Using Unlinked Subreports

An unlinked subreport is used when you want to combine two or more reports onto one report and these reports don’t have any common data to create a relationship between them. The unlinked subreport is completely independent of the main report and the main report’s data doesn’t affect the subreport.

Figure 12-2 shows an example of an unlinked subreport. It is a customer sales report that shows the prior year sales amount for each customer.



Figure 12-2. Unlinked subreport being used in the report header.

The report is grouped by country and within each group it shows the customers from that country and what their sales were last year. At the top of the report it shows a summary of the prior year sales for each country. This lets you analyze how each country compares to the other before looking at detail records within each customer. Since there isn’t a field that can be linked between the summary report and the customer detail report, these two reports are unlinked. This is implemented by adding the summary report as a subreport in the main report’s header section.

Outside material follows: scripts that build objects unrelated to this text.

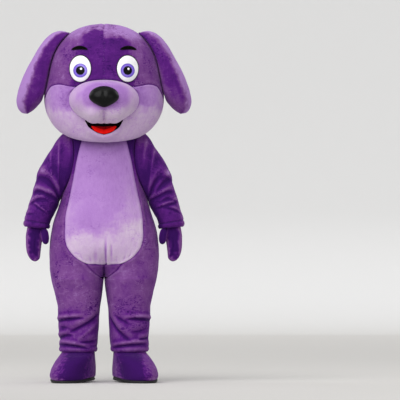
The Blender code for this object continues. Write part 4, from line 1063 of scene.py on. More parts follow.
@made_once
def plush(tree, stops, tint, ruffle=1.0, crumple=0.0):
    """Short-pile polyester plush, knitted, sheared and brushed: its pile turns pale where it lies
    towards the eye and deep where it stands, in patches with ragged edges, and its tips catch light.
    Its colour also carries painted light: painted shade in the hollows of folds and seams, painted
    highlights on their crests, and the painted shade and sheen that its paleness attribute holds."""
    place = node(tree, "ShaderNodeTexCoord", give="Object")
    drawn = node(tree, "ShaderNodeMapping", {"Vector": place, "Scale": (1, 1, 0.42)})
    wiped = node(tree, "ShaderNodeMapping", {"Vector": place, "Scale": (0.5, 0.5, 1.1)})
    # This attribute holds the brushed pile's paleness together with painted light and shade.
    nap = node(tree, "ShaderNodeAttribute", give="Fac", attribute_name="nap")
    ridge = node(tree, "ShaderNodeAttribute", give="Fac", attribute_name="ridge")
    patch = node(tree, "ShaderNodeTexNoise", {"Vector": place, "Scale": 1 / BRUSH_PATCH, "Detail": 3})
    brushed = {"Vector": drawn, "Scale": 1 / BRUSH_STREAK, "Detail": 5, "Roughness": 0.68, "Distortion": 0.6}
    streak = node(tree, "ShaderNodeTexNoise", brushed)
    tufts = {"Vector": place, "Scale": 1 / PILE, "Detail": 3, "Roughness": 0.7}
    fleck = node(tree, "ShaderNodeTexNoise", tufts)
    clump = node(tree, "ShaderNodeTexNoise", {"Vector": drawn, "Scale": 1 / (2.4 * PILE), "Detail": 2})
    crushed = {"Vector": wiped, "Scale": 1 / CRUSH_MARK, "Detail": 4, "Distortion": 1.8}
    mark = {"Value": node(tree, "ShaderNodeTexNoise", crushed), "From Min": 0.53, "From Max": 0.6}
    around = {"Vector": place, "Scale": 0.8 / BRUSH_PATCH, "Detail": 2, "Distortion": 0.5}
    where = {"Value": node(tree, "ShaderNodeTexNoise", around), "From Min": 0.53, "From Max": 0.62}
    both = {0: node(tree, "ShaderNodeMapRange", mark), 1: node(tree, "ShaderNodeMapRange", where)}
    marks = node(tree, "ShaderNodeMath", both, operation="MULTIPLY")
    folded = {"Vector": wiped, "Scale": 1 / CRUMPLE, "Detail": 6, "Distortion": 0.8}
    fold = node(tree, "ShaderNodeTexNoise", folded)
    off_fold = node(tree, "ShaderNodeMath", {0: fold, 1: 0.5}, operation="SUBTRACT")
    away = node(tree, "ShaderNodeMath", {0: off_fold}, operation="ABSOLUTE")
    lines = node(tree, "ShaderNodeMapRange", {"Value": away, "From Min": 0.02, "From Max": 0.0})
    # Painted light: the relief term darkens the hollows of folds and seams as painted shade and lightens their crests
    # as a painted highlight, and the first term brings in painted shade and sheen along with the pile's paleness.
    value = total(
        tree,
        (nap, 1.0, 0.0),
        (ridge, 0.33, 0.0),
        (patch, 0.43 * ruffle, -0.5),
        (streak, 0.32 * ruffle, -0.5),
        (fleck, 0.32, -0.5),
        (marks, -0.4 * ruffle, 0.0),
        (lines, crumple, 0.0),
    )
    pile = {"Height": total(tree, (fleck, 0.6, 0.0), (clump, 1.0, 0.0)), "Strength": 0.8, "Distance": 0.0035}
    look = {
        "Base Color": node(tree, "ShaderNodeValToRGB", {"Fac": value}, stops=stops),
        "Normal": node(tree, "ShaderNodeBump", pile),
        "Roughness": 0.92,
        "Specular IOR Level": 0.08,
        "Sheen Weight": 0.42,
        "Sheen Roughness": 0.26,
        "Sheen Tint": (*tint, 1),
    }
    return node(tree, "ShaderNodeBsdfPrincipled", look)


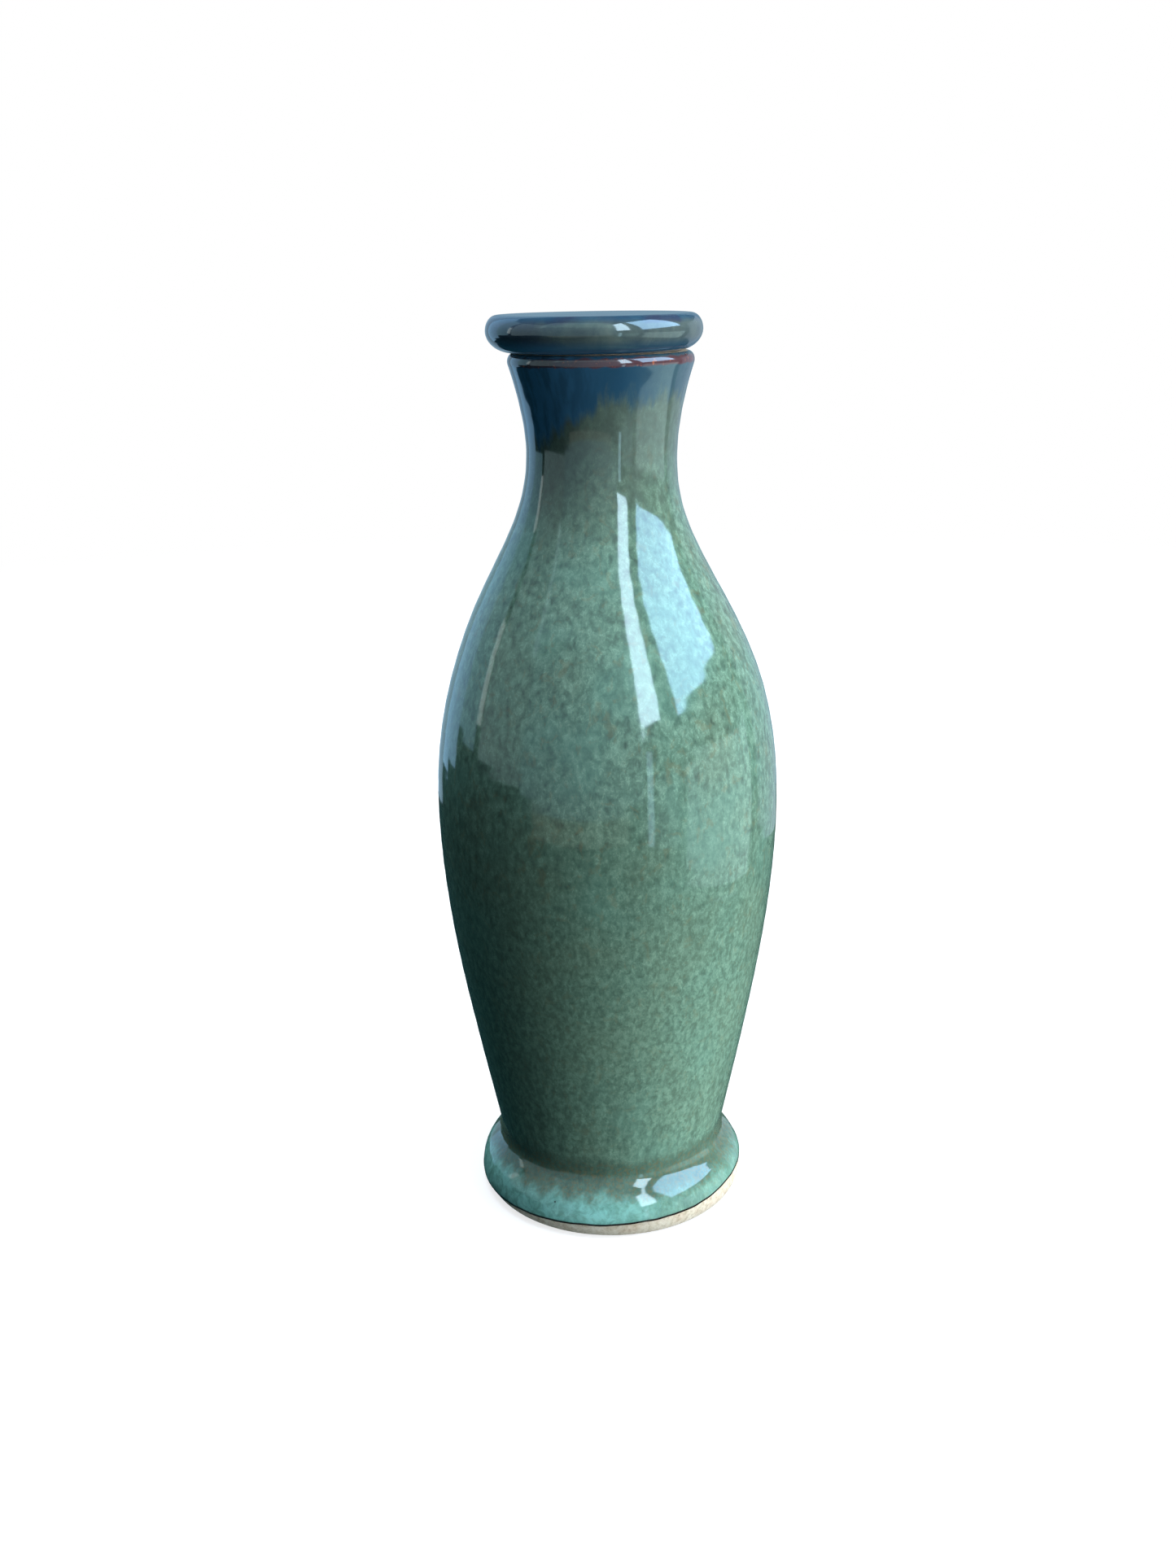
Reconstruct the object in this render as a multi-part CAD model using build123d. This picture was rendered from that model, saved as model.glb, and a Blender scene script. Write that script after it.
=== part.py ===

Let’s look at an example of an unlinked subreport that at first may appear to be a linked report. This example is a form letter that has a variable number of standard attachments printed at the end of it. This could be a legal document where each client needs to have signature pages attached to the end of it.

Within the Report Footer area, there are multiple sections. Within each section is a subreport that represents a standard attachment. The conditional formatting suppresses the section if a field in the main report doesn’t meet a certain value. In this case, the person receiving the form letter would have Boolean fields that are set to True for each attachment that should be included. If the proper field isn’t set to True, the section is suppressed and the attachment isn’t printed. Although this may appear to be a linked subreport because data in the main report determines whether to print the subreport, it isn’t. It is an unlinked subreport because there is no data that is being passed to the subreport. The Boolean field in the main report determines which sections get suppressed or printed. But this is all done at the main report level and not at the subreport level. The Boolean field never gets passed to the subreport and its value doesn’t affect the content of what is printed.

Using Formula Fields without Linking

Formula fields can also be used by a subreport without linking them. This is used when you want to pass data to a subreport without filtering the data. For example, the main report can pass a string to the subreport so that the string gets printed in the subreport’s header.

Passing Data Via Shared Variables

Shared variables let you share data between a main report and its subreports. This lets you perform calculations, track subtotals and create strings in one report and pass this data to the other report.